WHAT IS REQUIRED: Everything from the line with "Recreate this object as parametric FreeCAD" to the end of the data should be restated word for word, and nothing before it.
##### RECORDS TO USE
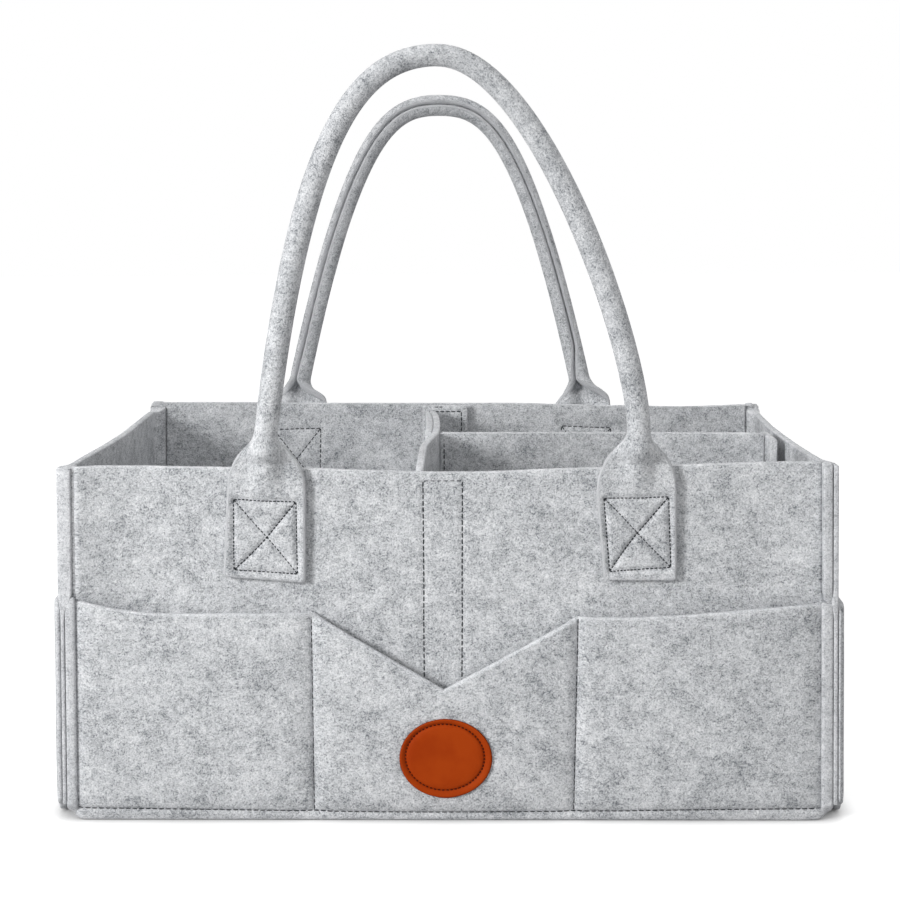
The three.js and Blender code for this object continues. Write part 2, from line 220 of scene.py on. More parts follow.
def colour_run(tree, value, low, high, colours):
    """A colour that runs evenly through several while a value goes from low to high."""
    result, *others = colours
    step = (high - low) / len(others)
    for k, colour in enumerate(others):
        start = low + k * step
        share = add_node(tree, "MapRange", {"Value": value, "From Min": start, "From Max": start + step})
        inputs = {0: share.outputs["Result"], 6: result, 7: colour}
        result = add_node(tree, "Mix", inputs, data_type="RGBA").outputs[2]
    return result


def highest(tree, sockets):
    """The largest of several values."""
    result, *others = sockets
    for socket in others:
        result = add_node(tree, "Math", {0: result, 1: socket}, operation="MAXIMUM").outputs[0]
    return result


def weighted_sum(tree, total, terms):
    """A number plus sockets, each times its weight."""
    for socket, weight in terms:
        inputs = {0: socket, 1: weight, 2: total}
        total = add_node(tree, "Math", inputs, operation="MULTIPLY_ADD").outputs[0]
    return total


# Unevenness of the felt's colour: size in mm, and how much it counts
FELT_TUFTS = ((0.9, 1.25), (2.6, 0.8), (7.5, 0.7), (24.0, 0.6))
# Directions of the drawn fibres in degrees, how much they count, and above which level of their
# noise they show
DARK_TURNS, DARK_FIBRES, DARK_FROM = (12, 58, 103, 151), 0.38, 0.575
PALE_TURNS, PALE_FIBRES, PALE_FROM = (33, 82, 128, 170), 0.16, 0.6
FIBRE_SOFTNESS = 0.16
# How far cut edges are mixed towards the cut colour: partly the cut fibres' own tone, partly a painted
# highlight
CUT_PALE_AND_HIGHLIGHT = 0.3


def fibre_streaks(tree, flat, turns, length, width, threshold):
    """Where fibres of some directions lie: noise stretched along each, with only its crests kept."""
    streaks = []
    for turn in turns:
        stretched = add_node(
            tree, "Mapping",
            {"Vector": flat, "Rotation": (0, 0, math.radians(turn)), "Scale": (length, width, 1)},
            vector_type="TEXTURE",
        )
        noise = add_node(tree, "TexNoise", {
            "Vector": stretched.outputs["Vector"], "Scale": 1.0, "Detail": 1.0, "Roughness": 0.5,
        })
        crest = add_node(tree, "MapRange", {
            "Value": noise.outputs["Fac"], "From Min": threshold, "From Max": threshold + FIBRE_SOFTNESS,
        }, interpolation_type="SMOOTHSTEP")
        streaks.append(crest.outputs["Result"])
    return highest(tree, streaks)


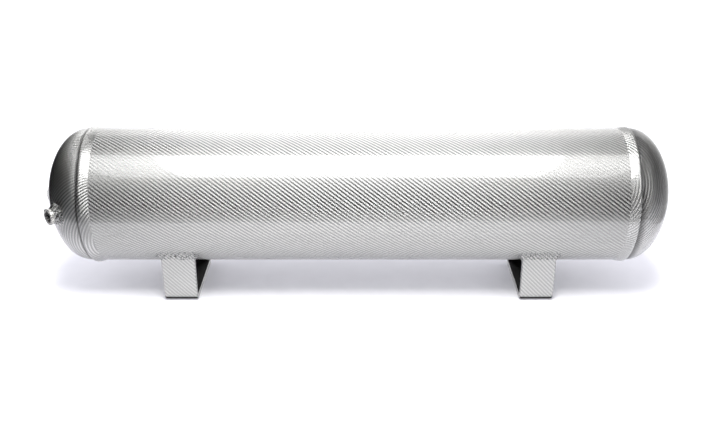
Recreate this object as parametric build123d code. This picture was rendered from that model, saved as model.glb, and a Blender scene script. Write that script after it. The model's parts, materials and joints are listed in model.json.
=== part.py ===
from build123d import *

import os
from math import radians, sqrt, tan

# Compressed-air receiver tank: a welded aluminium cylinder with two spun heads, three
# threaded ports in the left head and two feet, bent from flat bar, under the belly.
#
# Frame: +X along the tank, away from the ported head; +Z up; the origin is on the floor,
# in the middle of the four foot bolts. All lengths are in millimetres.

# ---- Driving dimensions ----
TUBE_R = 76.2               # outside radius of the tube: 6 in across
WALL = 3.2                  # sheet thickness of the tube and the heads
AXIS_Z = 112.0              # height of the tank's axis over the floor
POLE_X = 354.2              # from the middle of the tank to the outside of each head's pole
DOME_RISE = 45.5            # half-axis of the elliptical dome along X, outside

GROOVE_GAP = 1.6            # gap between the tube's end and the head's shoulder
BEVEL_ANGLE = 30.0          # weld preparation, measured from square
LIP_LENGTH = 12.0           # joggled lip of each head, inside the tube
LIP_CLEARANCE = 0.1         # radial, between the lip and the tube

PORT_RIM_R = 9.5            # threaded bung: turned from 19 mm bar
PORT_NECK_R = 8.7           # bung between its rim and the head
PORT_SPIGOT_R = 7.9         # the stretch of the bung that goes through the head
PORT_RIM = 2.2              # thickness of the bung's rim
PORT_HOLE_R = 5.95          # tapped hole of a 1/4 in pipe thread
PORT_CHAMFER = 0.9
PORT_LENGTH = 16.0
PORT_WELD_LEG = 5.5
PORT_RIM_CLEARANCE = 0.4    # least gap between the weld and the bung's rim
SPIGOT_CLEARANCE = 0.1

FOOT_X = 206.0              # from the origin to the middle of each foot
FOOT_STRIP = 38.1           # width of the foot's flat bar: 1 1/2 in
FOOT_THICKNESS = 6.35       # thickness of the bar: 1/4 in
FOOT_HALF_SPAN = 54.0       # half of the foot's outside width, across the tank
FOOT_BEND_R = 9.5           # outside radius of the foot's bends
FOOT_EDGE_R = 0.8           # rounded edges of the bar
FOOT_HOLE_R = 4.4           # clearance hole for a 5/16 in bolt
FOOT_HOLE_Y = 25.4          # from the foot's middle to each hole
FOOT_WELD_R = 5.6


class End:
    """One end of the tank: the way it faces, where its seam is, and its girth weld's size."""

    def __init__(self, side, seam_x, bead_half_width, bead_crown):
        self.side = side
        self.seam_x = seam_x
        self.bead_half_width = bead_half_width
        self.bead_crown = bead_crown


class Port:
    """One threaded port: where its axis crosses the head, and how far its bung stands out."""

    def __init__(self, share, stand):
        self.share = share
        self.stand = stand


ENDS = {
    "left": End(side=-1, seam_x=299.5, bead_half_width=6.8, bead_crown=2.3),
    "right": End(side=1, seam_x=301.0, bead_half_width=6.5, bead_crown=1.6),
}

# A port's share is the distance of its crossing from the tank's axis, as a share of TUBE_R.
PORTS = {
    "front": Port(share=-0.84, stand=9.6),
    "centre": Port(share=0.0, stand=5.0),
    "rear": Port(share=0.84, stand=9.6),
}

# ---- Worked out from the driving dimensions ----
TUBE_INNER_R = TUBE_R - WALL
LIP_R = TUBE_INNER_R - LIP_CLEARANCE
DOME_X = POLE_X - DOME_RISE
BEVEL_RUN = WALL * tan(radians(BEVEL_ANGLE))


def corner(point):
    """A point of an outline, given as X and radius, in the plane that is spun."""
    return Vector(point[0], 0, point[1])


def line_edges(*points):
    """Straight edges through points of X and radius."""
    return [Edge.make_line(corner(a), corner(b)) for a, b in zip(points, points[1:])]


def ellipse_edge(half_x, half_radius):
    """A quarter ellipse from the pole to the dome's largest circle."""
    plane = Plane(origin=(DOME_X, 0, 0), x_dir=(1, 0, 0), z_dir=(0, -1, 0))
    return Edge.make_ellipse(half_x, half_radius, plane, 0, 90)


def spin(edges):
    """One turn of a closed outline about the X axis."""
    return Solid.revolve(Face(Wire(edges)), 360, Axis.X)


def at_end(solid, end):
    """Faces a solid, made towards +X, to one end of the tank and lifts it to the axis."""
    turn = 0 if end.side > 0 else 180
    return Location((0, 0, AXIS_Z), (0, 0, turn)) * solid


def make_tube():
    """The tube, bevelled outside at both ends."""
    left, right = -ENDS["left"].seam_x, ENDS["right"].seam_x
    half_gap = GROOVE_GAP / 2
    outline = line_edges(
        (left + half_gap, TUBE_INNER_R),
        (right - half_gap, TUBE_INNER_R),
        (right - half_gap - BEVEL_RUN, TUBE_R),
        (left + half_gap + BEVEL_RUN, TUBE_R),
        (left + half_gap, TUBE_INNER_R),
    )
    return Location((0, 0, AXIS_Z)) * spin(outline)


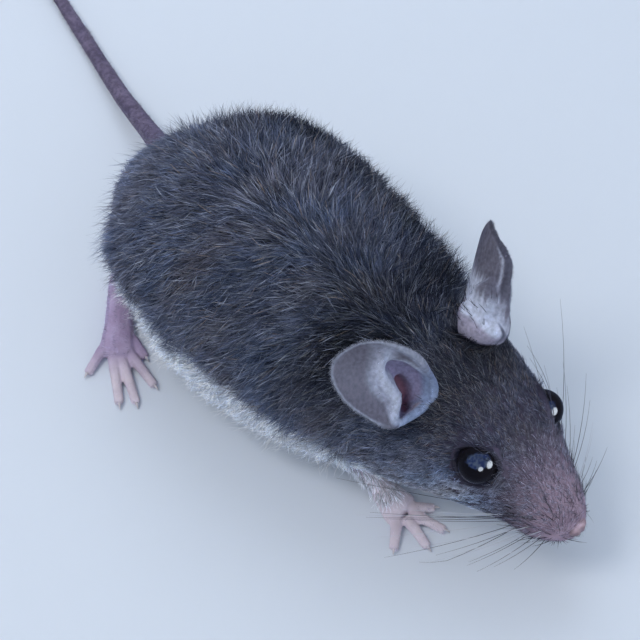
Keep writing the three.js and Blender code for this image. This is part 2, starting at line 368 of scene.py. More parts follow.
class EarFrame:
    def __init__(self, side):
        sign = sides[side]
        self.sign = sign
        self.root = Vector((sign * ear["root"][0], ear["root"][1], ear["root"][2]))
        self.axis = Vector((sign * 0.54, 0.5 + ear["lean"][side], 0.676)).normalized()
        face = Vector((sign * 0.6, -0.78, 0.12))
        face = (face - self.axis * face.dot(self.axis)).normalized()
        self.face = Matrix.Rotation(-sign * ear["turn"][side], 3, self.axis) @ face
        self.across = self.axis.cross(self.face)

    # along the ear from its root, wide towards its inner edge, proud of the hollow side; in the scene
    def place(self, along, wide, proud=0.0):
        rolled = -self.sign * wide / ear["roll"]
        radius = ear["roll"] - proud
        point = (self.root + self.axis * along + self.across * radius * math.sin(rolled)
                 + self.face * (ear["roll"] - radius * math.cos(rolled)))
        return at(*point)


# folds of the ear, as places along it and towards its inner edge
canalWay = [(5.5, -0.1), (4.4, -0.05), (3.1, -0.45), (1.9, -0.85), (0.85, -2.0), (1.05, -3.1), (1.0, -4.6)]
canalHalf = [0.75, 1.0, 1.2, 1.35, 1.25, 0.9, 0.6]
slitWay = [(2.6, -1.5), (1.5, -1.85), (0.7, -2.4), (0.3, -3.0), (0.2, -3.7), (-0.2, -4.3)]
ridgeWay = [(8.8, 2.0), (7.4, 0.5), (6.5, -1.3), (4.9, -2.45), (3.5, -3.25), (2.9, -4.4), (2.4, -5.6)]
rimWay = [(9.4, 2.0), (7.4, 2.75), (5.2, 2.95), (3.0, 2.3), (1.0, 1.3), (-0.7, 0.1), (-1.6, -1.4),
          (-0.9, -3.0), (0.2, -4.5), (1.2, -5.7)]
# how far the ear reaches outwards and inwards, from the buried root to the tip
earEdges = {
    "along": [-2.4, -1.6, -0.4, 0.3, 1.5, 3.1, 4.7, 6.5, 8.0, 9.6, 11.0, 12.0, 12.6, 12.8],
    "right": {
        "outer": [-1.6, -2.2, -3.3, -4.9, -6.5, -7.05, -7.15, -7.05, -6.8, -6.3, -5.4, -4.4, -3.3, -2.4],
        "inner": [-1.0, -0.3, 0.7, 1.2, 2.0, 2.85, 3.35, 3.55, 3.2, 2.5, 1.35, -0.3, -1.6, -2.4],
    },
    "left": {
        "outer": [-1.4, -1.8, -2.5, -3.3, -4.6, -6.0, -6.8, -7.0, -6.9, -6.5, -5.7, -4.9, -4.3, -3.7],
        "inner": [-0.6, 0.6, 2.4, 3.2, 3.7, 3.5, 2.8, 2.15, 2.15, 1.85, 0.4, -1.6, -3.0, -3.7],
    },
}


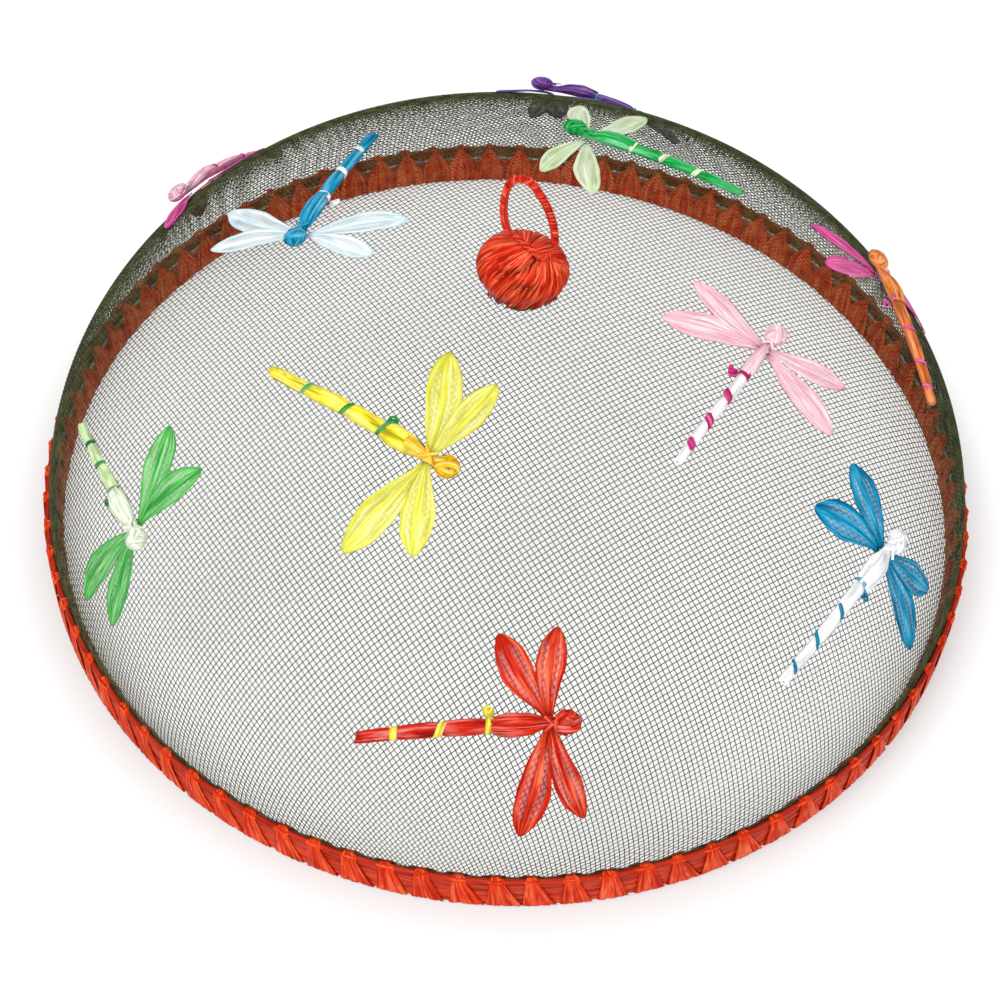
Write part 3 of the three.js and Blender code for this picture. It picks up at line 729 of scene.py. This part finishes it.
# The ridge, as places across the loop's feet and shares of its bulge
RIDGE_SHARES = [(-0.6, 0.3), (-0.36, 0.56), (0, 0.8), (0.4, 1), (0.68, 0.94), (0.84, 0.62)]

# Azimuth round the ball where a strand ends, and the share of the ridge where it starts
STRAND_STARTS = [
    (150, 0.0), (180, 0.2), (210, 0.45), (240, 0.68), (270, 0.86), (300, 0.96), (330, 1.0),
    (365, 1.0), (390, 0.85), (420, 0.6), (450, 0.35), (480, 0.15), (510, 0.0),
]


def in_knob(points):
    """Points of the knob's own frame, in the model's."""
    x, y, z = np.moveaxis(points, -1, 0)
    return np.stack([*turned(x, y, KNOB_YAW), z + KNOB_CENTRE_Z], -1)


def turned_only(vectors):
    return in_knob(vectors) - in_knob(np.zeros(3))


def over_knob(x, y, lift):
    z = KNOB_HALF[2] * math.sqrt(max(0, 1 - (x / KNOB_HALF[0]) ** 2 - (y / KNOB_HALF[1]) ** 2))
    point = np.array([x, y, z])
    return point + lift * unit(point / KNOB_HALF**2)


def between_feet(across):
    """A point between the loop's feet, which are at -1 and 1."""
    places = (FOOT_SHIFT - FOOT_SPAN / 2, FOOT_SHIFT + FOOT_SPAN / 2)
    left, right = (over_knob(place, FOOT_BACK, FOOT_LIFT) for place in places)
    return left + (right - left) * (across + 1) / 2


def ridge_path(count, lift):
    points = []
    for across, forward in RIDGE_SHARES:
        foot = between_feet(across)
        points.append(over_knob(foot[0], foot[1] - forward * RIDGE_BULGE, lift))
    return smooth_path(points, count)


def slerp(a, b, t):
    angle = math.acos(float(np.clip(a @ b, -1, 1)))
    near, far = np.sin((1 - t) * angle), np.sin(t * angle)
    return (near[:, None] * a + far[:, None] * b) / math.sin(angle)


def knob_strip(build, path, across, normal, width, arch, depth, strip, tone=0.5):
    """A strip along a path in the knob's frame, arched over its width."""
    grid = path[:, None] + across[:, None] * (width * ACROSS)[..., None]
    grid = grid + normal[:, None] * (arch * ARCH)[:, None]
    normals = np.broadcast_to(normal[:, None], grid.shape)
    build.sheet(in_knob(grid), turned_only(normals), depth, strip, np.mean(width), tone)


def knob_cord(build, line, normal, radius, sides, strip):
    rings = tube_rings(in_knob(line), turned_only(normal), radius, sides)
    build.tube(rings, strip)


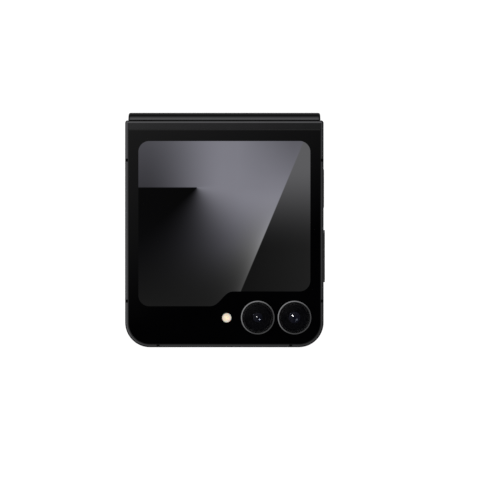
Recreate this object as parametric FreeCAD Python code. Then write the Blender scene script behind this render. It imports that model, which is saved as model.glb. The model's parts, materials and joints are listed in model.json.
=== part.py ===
##########
THE RESPONSE:
Recreate this object as parametric FreeCAD Python code. Then write the Blender scene script behind this render. It imports that model, which is saved as model.glb. The model's parts, materials and joints are listed in model.json.
=== part.py ===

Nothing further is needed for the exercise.